## WHAT TO DO:
The required output is the line that contains "Write the JSON" plus every line after it in the listing below, copied exactly as it appears.
::::::::
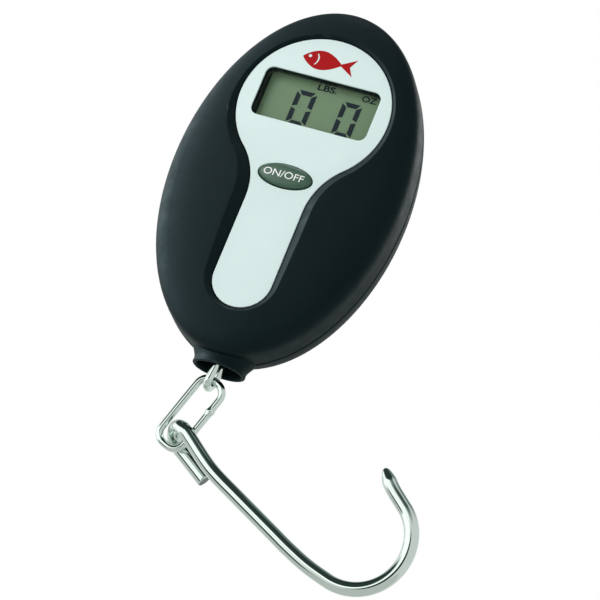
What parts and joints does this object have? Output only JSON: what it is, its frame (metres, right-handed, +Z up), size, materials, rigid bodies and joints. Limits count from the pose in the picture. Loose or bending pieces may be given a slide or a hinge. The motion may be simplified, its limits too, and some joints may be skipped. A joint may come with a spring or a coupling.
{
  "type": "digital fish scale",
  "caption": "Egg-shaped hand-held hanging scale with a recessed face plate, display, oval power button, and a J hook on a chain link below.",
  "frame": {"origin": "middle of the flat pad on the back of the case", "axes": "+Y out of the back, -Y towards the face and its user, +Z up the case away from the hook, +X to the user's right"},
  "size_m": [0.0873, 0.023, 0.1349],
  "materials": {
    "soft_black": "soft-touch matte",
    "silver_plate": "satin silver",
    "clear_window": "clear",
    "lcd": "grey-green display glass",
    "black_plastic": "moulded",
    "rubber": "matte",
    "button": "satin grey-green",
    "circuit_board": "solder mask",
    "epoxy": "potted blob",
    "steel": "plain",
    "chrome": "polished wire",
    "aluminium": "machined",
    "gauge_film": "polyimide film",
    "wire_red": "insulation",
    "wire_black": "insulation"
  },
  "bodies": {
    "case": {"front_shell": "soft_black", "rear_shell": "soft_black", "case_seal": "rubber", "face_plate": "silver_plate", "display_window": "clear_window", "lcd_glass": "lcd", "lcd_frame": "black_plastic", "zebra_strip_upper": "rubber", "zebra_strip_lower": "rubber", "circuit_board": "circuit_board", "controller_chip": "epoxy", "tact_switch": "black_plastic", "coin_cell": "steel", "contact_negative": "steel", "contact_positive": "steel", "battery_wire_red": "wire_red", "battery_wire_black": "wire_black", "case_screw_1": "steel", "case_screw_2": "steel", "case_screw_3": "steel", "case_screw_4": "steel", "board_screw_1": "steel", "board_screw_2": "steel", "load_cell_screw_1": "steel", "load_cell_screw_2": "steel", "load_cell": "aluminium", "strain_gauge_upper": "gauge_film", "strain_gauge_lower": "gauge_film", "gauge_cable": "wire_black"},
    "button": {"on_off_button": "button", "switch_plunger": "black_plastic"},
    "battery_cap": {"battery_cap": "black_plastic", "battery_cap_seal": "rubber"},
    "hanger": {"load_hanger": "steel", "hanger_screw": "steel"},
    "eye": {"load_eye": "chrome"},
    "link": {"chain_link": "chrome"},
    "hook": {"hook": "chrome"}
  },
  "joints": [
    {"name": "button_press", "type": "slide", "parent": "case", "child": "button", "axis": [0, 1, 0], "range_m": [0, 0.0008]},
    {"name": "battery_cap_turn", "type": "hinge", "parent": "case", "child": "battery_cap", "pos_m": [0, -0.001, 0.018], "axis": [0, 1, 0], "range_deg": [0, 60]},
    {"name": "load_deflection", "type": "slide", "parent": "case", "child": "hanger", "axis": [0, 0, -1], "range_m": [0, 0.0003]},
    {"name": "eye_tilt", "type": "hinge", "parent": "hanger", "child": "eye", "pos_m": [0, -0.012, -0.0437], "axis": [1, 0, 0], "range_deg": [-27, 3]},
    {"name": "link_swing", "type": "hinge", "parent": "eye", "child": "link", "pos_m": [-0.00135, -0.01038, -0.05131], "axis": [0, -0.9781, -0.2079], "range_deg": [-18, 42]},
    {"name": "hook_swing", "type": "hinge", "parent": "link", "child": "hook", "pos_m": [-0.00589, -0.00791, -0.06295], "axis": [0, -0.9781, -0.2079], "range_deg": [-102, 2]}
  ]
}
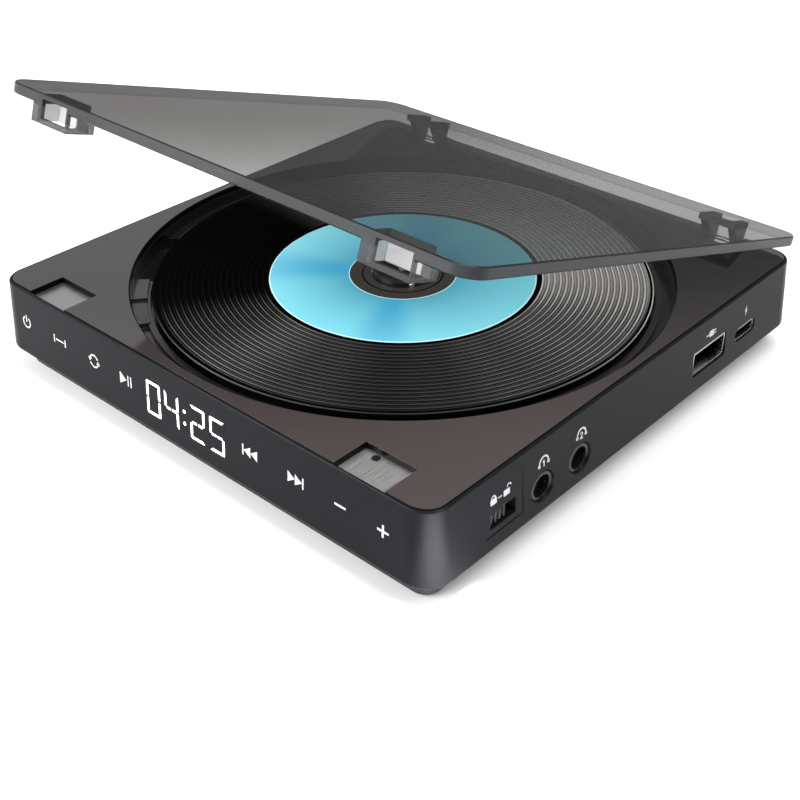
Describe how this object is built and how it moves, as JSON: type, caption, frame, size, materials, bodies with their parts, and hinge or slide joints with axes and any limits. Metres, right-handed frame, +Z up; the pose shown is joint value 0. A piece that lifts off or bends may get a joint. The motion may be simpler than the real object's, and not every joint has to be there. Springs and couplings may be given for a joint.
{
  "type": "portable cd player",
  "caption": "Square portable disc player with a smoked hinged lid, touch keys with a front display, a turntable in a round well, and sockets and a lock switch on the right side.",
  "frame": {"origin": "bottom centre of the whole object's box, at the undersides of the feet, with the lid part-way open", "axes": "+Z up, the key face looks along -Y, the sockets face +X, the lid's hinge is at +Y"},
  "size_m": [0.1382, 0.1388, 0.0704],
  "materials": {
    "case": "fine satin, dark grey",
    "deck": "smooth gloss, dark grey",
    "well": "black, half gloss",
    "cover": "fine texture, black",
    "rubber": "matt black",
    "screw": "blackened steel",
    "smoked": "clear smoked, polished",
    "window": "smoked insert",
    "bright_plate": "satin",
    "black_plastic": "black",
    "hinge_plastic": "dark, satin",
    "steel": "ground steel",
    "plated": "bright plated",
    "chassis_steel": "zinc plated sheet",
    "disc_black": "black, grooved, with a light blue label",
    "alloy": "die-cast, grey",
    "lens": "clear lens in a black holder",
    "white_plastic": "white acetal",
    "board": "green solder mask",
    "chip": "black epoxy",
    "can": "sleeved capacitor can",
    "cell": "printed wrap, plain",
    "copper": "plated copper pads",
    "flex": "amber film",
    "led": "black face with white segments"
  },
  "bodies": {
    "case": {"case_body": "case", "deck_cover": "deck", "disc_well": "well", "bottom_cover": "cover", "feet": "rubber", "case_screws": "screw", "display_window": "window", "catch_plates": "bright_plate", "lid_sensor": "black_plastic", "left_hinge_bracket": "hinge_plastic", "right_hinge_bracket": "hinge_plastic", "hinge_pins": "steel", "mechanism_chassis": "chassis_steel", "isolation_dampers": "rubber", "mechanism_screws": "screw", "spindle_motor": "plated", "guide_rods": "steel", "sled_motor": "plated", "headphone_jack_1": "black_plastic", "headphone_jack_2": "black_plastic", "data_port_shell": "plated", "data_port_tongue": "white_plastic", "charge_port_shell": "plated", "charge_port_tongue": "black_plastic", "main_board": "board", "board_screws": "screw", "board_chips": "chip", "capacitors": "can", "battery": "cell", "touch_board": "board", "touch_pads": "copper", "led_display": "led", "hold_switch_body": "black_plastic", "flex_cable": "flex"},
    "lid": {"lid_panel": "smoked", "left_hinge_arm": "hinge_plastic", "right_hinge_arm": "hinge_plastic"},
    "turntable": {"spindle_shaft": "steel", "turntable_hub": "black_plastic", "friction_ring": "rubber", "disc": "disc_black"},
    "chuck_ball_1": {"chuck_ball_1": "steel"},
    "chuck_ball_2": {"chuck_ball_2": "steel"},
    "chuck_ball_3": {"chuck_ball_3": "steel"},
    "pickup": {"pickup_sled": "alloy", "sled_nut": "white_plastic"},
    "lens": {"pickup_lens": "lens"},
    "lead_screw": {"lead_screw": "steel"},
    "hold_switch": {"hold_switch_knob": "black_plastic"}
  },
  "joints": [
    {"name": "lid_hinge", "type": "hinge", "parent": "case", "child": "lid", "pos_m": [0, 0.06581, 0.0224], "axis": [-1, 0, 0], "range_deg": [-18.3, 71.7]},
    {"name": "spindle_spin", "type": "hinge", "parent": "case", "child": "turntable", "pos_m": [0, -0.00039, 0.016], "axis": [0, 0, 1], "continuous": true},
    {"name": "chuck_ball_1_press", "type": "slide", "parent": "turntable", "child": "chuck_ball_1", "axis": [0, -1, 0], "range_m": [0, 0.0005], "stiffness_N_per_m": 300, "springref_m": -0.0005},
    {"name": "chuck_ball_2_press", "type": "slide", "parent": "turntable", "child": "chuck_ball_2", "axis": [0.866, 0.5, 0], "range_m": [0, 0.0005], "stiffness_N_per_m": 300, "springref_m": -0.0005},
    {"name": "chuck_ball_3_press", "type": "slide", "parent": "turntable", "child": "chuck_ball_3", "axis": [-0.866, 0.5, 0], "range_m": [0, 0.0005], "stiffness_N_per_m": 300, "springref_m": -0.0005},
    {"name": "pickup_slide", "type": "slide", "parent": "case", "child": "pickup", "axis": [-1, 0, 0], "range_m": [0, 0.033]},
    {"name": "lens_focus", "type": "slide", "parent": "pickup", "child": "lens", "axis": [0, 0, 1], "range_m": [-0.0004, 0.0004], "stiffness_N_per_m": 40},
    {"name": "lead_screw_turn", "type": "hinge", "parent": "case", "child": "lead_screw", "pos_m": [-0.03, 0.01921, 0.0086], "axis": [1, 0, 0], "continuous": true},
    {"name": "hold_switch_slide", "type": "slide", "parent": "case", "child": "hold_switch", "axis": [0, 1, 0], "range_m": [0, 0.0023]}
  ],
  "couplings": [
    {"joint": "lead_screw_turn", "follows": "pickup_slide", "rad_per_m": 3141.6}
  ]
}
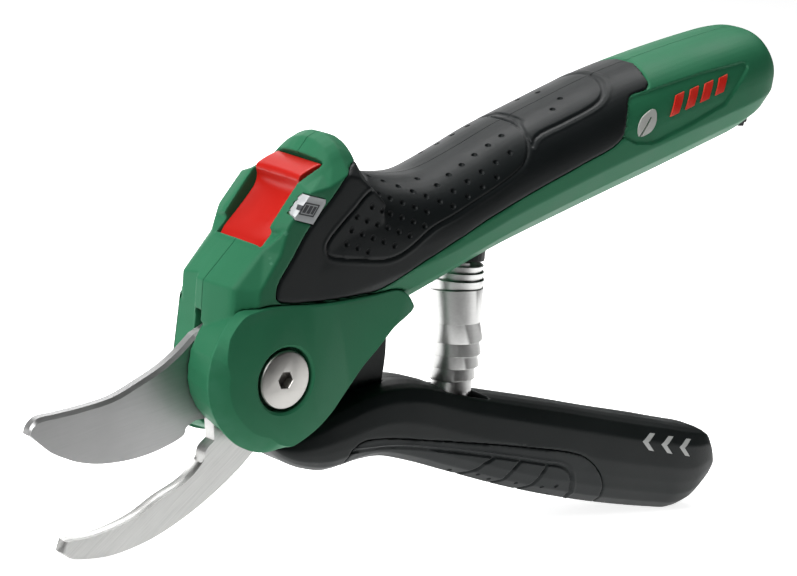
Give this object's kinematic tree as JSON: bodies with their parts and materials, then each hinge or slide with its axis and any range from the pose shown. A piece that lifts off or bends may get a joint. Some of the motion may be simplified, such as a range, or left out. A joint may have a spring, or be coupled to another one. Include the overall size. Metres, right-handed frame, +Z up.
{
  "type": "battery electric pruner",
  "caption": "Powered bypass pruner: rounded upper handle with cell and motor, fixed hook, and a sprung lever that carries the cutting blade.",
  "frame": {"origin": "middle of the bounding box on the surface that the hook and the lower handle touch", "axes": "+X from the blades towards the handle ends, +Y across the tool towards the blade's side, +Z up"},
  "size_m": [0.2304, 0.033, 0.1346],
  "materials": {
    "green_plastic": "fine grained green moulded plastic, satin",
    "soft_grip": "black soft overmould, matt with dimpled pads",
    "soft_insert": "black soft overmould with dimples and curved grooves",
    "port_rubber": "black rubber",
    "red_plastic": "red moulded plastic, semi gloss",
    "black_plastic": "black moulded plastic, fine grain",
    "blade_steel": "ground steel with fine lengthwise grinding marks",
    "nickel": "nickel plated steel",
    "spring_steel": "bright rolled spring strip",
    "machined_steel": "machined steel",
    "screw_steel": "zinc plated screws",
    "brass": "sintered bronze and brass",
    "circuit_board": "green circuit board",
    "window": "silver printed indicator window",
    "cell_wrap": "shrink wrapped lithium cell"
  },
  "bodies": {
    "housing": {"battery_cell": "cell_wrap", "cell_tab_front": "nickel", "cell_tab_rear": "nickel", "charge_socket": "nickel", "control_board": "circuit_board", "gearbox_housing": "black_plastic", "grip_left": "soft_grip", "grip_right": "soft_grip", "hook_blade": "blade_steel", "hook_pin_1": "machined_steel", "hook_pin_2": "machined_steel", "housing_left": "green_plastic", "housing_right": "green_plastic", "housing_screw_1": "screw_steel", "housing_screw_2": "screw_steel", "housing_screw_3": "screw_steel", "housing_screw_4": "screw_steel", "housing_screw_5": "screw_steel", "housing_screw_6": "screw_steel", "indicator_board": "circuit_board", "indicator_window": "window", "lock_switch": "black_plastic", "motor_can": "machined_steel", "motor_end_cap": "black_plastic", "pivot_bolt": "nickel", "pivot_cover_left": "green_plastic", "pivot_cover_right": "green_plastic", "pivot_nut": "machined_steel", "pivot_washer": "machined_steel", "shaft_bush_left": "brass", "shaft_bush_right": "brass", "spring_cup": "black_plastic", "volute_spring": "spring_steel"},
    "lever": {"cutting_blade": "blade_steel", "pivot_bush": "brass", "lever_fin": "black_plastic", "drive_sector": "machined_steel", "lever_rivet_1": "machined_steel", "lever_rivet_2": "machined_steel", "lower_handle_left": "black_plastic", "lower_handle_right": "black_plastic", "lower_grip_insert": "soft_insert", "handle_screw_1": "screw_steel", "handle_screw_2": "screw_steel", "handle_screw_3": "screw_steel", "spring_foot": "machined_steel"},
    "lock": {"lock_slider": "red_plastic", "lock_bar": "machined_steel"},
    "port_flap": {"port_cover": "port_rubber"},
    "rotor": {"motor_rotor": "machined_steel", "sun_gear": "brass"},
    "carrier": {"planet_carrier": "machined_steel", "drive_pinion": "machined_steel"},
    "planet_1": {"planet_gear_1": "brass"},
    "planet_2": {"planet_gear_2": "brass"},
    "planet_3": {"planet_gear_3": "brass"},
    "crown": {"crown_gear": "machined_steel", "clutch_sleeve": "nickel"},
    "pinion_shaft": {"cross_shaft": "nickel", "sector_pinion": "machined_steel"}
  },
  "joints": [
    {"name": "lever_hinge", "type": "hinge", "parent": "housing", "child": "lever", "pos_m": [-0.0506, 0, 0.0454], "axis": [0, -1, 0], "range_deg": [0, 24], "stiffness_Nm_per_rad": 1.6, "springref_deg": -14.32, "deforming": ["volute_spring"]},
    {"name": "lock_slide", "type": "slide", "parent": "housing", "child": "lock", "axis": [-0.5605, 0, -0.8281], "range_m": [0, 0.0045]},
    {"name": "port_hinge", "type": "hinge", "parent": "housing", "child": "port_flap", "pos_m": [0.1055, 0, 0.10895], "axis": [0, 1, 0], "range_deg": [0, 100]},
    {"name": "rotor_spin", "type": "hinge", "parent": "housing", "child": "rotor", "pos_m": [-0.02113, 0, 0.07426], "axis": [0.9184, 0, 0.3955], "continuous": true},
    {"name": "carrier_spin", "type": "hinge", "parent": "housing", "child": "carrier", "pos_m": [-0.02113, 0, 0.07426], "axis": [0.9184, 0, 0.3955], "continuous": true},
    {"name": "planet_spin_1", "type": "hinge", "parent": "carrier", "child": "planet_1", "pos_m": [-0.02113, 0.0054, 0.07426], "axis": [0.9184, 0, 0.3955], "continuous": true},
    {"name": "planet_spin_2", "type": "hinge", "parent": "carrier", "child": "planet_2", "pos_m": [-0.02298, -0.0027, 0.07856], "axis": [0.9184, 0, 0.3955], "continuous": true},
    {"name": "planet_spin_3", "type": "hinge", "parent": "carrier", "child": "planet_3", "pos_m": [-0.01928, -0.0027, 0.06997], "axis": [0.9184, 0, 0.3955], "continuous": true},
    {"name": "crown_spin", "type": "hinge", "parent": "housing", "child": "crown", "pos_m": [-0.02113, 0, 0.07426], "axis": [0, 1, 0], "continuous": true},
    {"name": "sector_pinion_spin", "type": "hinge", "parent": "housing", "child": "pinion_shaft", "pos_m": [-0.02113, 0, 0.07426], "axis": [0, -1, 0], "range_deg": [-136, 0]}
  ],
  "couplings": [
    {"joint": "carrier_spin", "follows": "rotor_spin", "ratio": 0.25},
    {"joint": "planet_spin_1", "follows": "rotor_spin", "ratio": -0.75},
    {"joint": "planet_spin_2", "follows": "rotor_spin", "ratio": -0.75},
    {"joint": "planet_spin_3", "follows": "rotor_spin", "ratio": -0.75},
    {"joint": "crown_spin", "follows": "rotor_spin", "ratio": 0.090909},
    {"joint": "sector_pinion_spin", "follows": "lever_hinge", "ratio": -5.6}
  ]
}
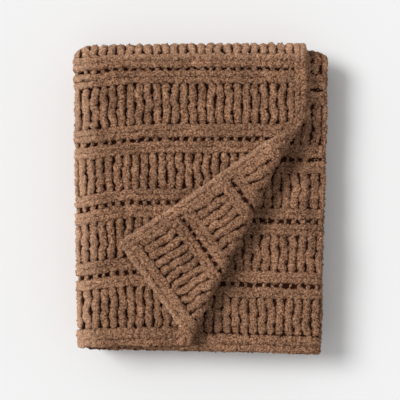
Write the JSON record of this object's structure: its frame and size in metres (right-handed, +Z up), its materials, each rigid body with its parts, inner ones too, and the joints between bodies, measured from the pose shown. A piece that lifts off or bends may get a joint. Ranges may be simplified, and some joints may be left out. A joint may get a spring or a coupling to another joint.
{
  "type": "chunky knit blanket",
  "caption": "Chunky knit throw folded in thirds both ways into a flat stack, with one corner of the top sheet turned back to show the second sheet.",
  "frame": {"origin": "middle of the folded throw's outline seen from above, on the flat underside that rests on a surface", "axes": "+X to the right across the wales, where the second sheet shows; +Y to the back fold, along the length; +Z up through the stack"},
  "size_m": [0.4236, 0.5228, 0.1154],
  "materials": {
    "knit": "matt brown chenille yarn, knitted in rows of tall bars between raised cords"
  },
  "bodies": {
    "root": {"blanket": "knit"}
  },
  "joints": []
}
::::::::
## FINAL ANSWER:
Write the JSON record of this object's structure: its frame and size in metres (right-handed, +Z up), its materials, each rigid body with its parts, inner ones too, and the joints between bodies, measured from the pose shown. A piece that lifts off or bends may get a joint. Ranges may be simplified, and some joints may be left out. A joint may get a spring or a coupling to another joint.
{
  "type": "chunky knit blanket",
  "caption": "Chunky knit throw folded in thirds both ways into a flat stack, with one corner of the top sheet turned back to show the second sheet.",
  "frame": {"origin": "middle of the folded throw's outline seen from above, on the flat underside that rests on a surface", "axes": "+X to the right across the wales, where the second sheet shows; +Y to the back fold, along the length; +Z up through the stack"},
  "size_m": [0.4236, 0.5228, 0.1154],
  "materials": {
    "knit": "matt brown chenille yarn, knitted in rows of tall bars between raised cords"
  },
  "bodies": {
    "root": {"blanket": "knit"}
  },
  "joints": []
}